Each record needs to be echoed exactly; can you do that?

■ ■ ■ ■ ■ ■ ■

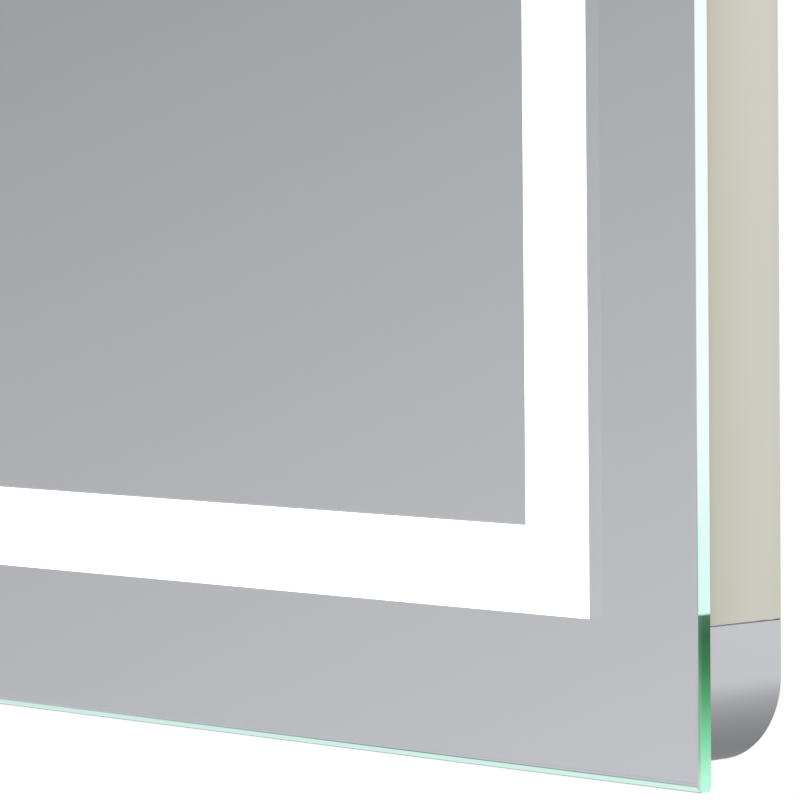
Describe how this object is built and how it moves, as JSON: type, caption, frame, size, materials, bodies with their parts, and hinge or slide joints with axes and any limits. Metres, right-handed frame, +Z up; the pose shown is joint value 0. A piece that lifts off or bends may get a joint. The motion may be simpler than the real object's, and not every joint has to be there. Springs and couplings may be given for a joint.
{
  "type": "lighted bathroom mirror",
  "caption": "Upright rectangular wall mirror with a lit frosted band inside its edge, on a shallow housing with rounded corner pieces, hung from a wall rail.",
  "frame": {"origin": "on the wall's face, midway between the two screw holes of the wall rail", "axes": "+X to the viewer's right, +Y into the wall, +Z up; the mirror looks towards -Y"},
  "size_m": [0.6, 0.0385, 0.8],
  "materials": {
    "mirror_glass": "clear float glass with ground and polished edges",
    "backing": "silver coat under grey back paint and film",
    "cream_coat": "cream powder coat, satin",
    "silver_moulding": "silver-grey moulded plastic, satin",
    "foam_tape": "white foam tape",
    "channel_white": "white extruded plastic",
    "diffuser_opal": "opal sheet",
    "board_white": "white solder mask",
    "chip_yellow": "yellow phosphor in a white frame",
    "galvanised": "galvanised sheet",
    "zinc_screw": "bright zinc",
    "rivet_aluminium": "plain aluminium",
    "bumper_rubber": "black rubber",
    "driver_plastic": "white moulded plastic",
    "circuit_green": "green solder mask",
    "box_plastic": "black moulded plastic",
    "terminal_plastic": "ivory moulded plastic",
    "terminal_brass": "plain brass",
    "grommet_rubber": "black rubber",
    "mains_sheath": "black sheath",
    "led_sheath": "white sheath",
    "clip_plastic": "natural moulded plastic"
  },
  "bodies": {
    "wall_mount": {"wall_rail": "galvanised"},
    "mirror": {"mirror_glass": "mirror_glass", "silver_backing": "backing", "profile_right": "cream_coat", "profile_left": "cream_coat", "profile_bottom": "cream_coat", "profile_top": "cream_coat", "corner_bottom_right": "silver_moulding", "corner_bottom_left": "silver_moulding", "corner_top_right": "silver_moulding", "corner_top_left": "silver_moulding", "frame_tape": "foam_tape", "light_channel_right": "channel_white", "light_channel_left": "channel_white", "light_channel_bottom": "channel_white", "light_channel_top": "channel_white", "channel_tape": "foam_tape", "diffuser_right": "diffuser_opal", "diffuser_left": "diffuser_opal", "diffuser_bottom": "diffuser_opal", "diffuser_top": "diffuser_opal", "led_board_right": "board_white", "led_board_left": "board_white", "led_board_bottom": "board_white", "led_board_top": "board_white", "led_chips": "chip_yellow", "back_plate": "galvanised", "back_plate_screws": "zinc_screw", "hanger_rail": "galvanised", "hanger_rivets": "rivet_aluminium", "wall_bumpers": "bumper_rubber", "driver_case": "driver_plastic", "driver_lid": "driver_plastic", "driver_board": "circuit_green", "driver_screws": "zinc_screw", "junction_box": "box_plastic", "junction_box_screws": "zinc_screw", "junction_lid": "box_plastic", "junction_lid_screws": "zinc_screw", "terminal_block": "terminal_plastic", "terminal_screws": "terminal_brass", "cable_grommet": "grommet_rubber", "lead_grommet": "grommet_rubber", "cord_clamp": "box_plastic", "cord_clamp_screws": "zinc_screw", "earth_screw": "zinc_screw", "mains_lead": "mains_sheath", "led_lead": "led_sheath", "corner_jumpers": "led_sheath", "wire_clips": "clip_plastic"}
  },
  "joints": [
    {"name": "lift_off", "type": "slide", "parent": "wall_mount", "child": "mirror", "axis": [0, 0, 1], "range_m": [0, 0.012]}
  ]
}
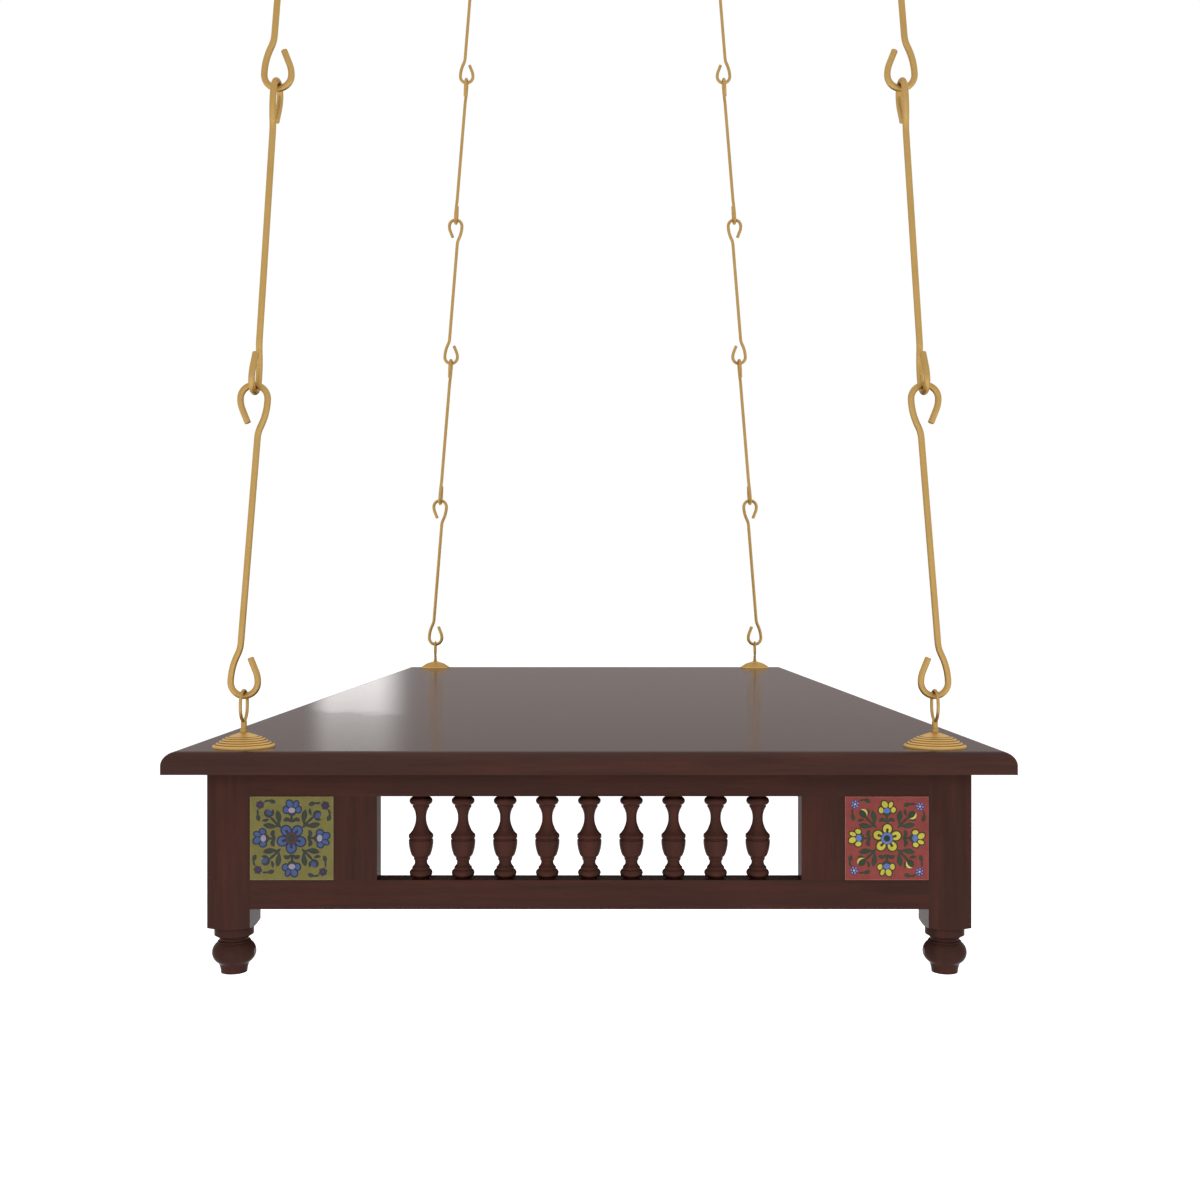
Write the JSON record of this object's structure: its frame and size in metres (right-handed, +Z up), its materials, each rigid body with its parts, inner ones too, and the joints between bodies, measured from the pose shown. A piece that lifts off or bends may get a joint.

■ ■ ■ ■ ■ ■ ■

▸ ANSWER TO THIS TASK
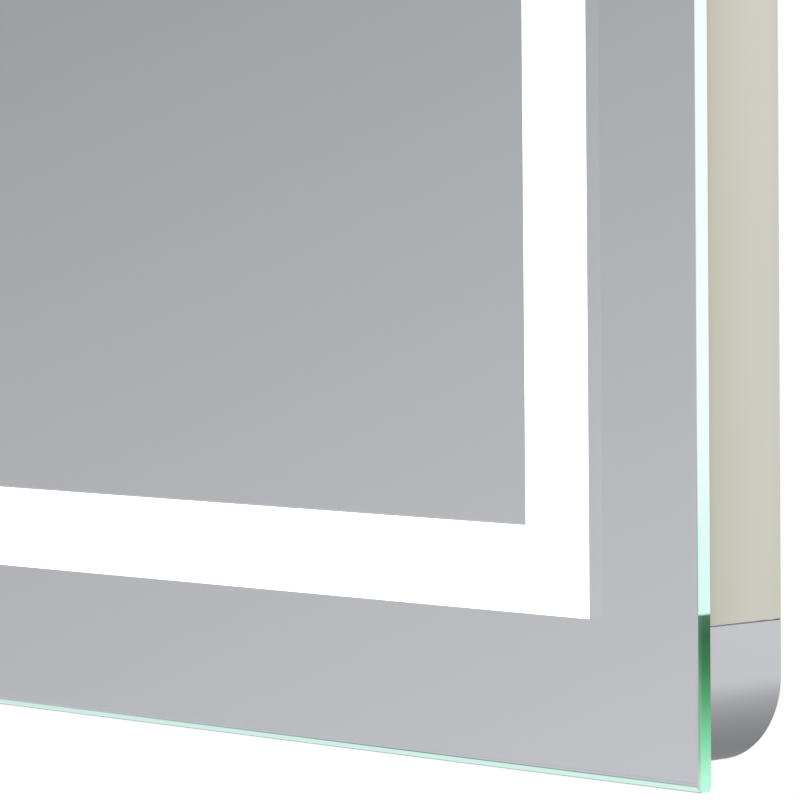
Describe how this object is built and how it moves, as JSON: type, caption, frame, size, materials, bodies with their parts, and hinge or slide joints with axes and any limits. Metres, right-handed frame, +Z up; the pose shown is joint value 0. A piece that lifts off or bends may get a joint. The motion may be simpler than the real object's, and not every joint has to be there. Springs and couplings may be given for a joint.
{
  "type": "lighted bathroom mirror",
  "caption": "Upright rectangular wall mirror with a lit frosted band inside its edge, on a shallow housing with rounded corner pieces, hung from a wall rail.",
  "frame": {"origin": "on the wall's face, midway between the two screw holes of the wall rail", "axes": "+X to the viewer's right, +Y into the wall, +Z up; the mirror looks towards -Y"},
  "size_m": [0.6, 0.0385, 0.8],
  "materials": {
    "mirror_glass": "clear float glass with ground and polished edges",
    "backing": "silver coat under grey back paint and film",
    "cream_coat": "cream powder coat, satin",
    "silver_moulding": "silver-grey moulded plastic, satin",
    "foam_tape": "white foam tape",
    "channel_white": "white extruded plastic",
    "diffuser_opal": "opal sheet",
    "board_white": "white solder mask",
    "chip_yellow": "yellow phosphor in a white frame",
    "galvanised": "galvanised sheet",
    "zinc_screw": "bright zinc",
    "rivet_aluminium": "plain aluminium",
    "bumper_rubber": "black rubber",
    "driver_plastic": "white moulded plastic",
    "circuit_green": "green solder mask",
    "box_plastic": "black moulded plastic",
    "terminal_plastic": "ivory moulded plastic",
    "terminal_brass": "plain brass",
    "grommet_rubber": "black rubber",
    "mains_sheath": "black sheath",
    "led_sheath": "white sheath",
    "clip_plastic": "natural moulded plastic"
  },
  "bodies": {
    "wall_mount": {"wall_rail": "galvanised"},
    "mirror": {"mirror_glass": "mirror_glass", "silver_backing": "backing", "profile_right": "cream_coat", "profile_left": "cream_coat", "profile_bottom": "cream_coat", "profile_top": "cream_coat", "corner_bottom_right": "silver_moulding", "corner_bottom_left": "silver_moulding", "corner_top_right": "silver_moulding", "corner_top_left": "silver_moulding", "frame_tape": "foam_tape", "light_channel_right": "channel_white", "light_channel_left": "channel_white", "light_channel_bottom": "channel_white", "light_channel_top": "channel_white", "channel_tape": "foam_tape", "diffuser_right": "diffuser_opal", "diffuser_left": "diffuser_opal", "diffuser_bottom": "diffuser_opal", "diffuser_top": "diffuser_opal", "led_board_right": "board_white", "led_board_left": "board_white", "led_board_bottom": "board_white", "led_board_top": "board_white", "led_chips": "chip_yellow", "back_plate": "galvanised", "back_plate_screws": "zinc_screw", "hanger_rail": "galvanised", "hanger_rivets": "rivet_aluminium", "wall_bumpers": "bumper_rubber", "driver_case": "driver_plastic", "driver_lid": "driver_plastic", "driver_board": "circuit_green", "driver_screws": "zinc_screw", "junction_box": "box_plastic", "junction_box_screws": "zinc_screw", "junction_lid": "box_plastic", "junction_lid_screws": "zinc_screw", "terminal_block": "terminal_plastic", "terminal_screws": "terminal_brass", "cable_grommet": "grommet_rubber", "lead_grommet": "grommet_rubber", "cord_clamp": "box_plastic", "cord_clamp_screws": "zinc_screw", "earth_screw": "zinc_screw", "mains_lead": "mains_sheath", "led_lead": "led_sheath", "corner_jumpers": "led_sheath", "wire_clips": "clip_plastic"}
  },
  "joints": [
    {"name": "lift_off", "type": "slide", "parent": "wall_mount", "child": "mirror", "axis": [0, 0, 1], "range_m": [0, 0.012]}
  ]
}
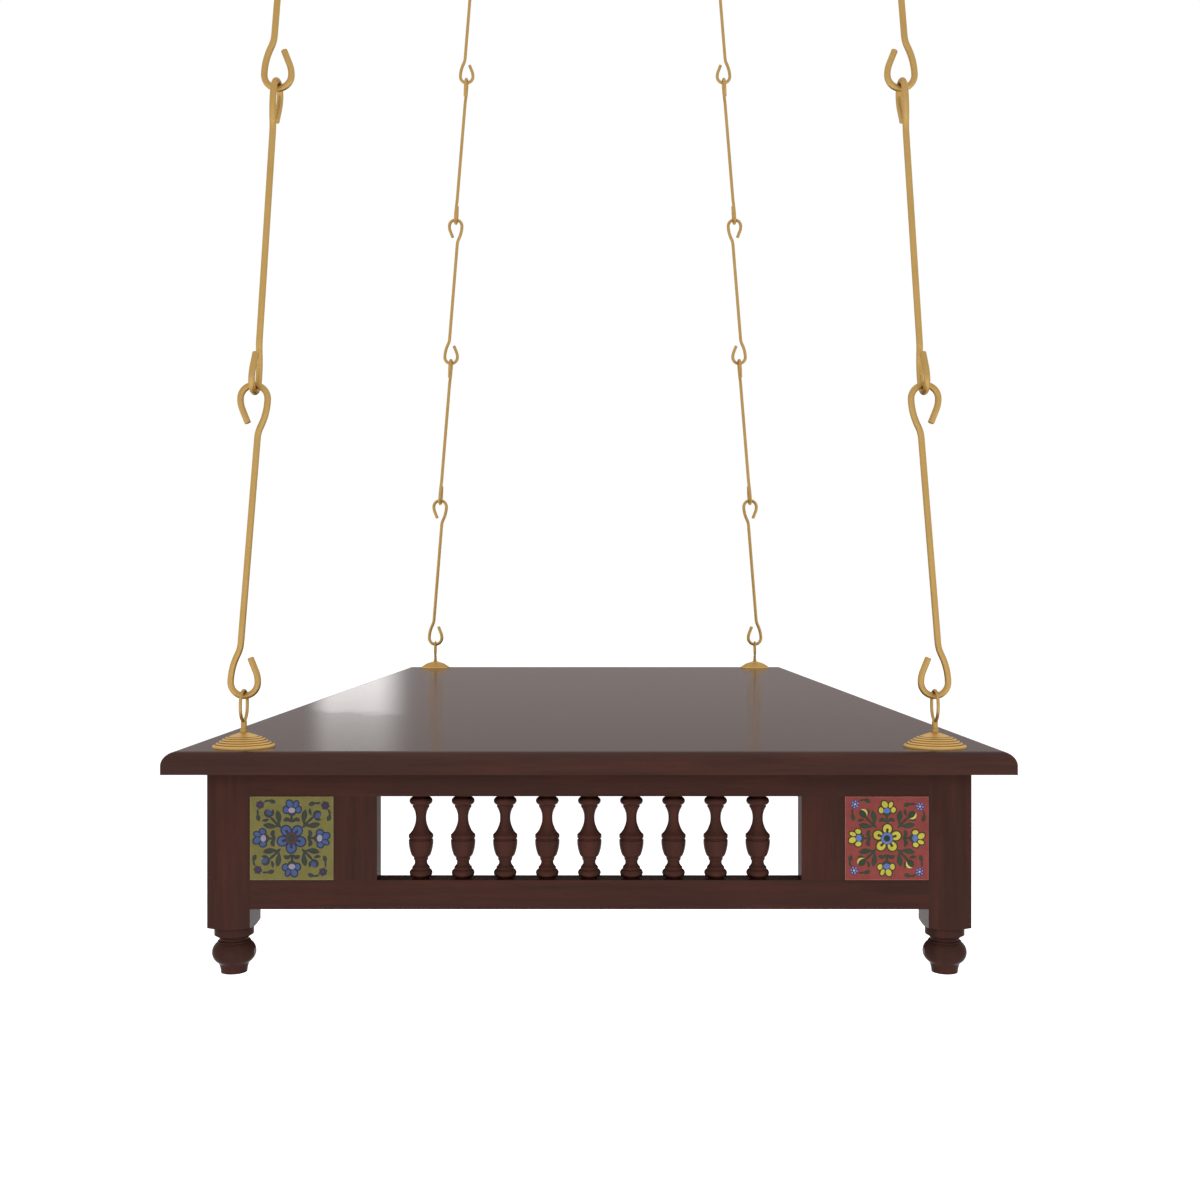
Write the JSON record of this object's structure: its frame and size in metres (right-handed, +Z up), its materials, each rigid body with its parts, inner ones too, and the joints between bodies, measured from the pose shown. A piece that lifts off or bends may get a joint.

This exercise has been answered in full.